Dr J. Wieczorek ubolewa po trzydziestu latach
transformacji, że (nie-)jego Uniwersytet Jagielloński utracił autonomię. Pyta
nawet, czy ją odzyska, skoro - jak pisze z poczuciem prawdy objawionej przez
siebie – „(...) można
rzec - porusza się po torach ustawionych przez instalatorów systemu
komunistycznego i co więcej, nawet werbalni antykomuniści walczą o to, aby te
tory czasem nie zostały przestawione.
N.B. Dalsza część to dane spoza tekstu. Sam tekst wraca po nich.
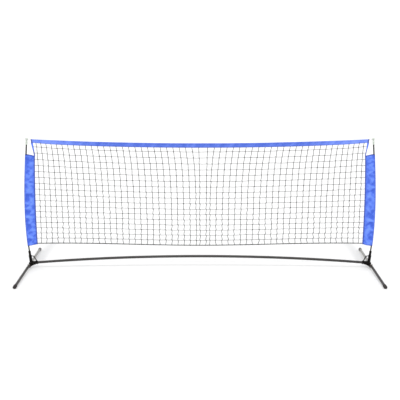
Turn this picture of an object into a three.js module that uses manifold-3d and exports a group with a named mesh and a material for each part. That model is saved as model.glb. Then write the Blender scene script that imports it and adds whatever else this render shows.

Czasem można odnieść wrażenie, że o
obronę tych akademickich torów walczą bardziej zdecydowanie, niż o
niepodległość” [s.27-28].
Szanując toksyczne doświadczenia tego pana, których
nie kwestionuję, chociaż nie ujawnia, czego one dotyczyły, trudno jest nie
uznać, że szkoda ściętych drzew.
Aneks:
Doctorandi Clarissimi!
Dissertationibus conscriptis et publice defensis atque examinibus summa cum
laude superatis, quae lege constituta sunt ad explorandam doctrinam eorum, qui
doctoris nomen ac honores consequi student - adiistis nos, ut vos eo honore,
quem appetivistis, in hoc sollemni consessu ornaremus.
Sed prius fides est danda vos tales semper futuros, quales vos esse iubebit
dignitas, quam obtinebitis, et nos vos fore speramus.
Spondebitis igitur:
primum - vos huius Universitatis, in qua summum in scientiis vel litteris
gradum ascenderitis, píam perpetuo memoriam habituros eiusque negotia, opera,
rationes, quoad possitis, semper adiuturos;
deinde - eum honorem, quem in vos collaturus sum, integrum, incolumemque
servaturos, ut nunquam ab eo seiungatur perfecta morum vitaeque honestas;
postremo - studia vestra impigro labore culturos ac provecturos non sordidi
lucri causa, nec ad vanam captandam gloriam, sed quo magis veritas propagetur
et lux eius, qua salus humani generis continetur, clarius effulgeat;
haec vos ex animi vestri sententia SPONDEBITIS AC POLLICEBIMINI?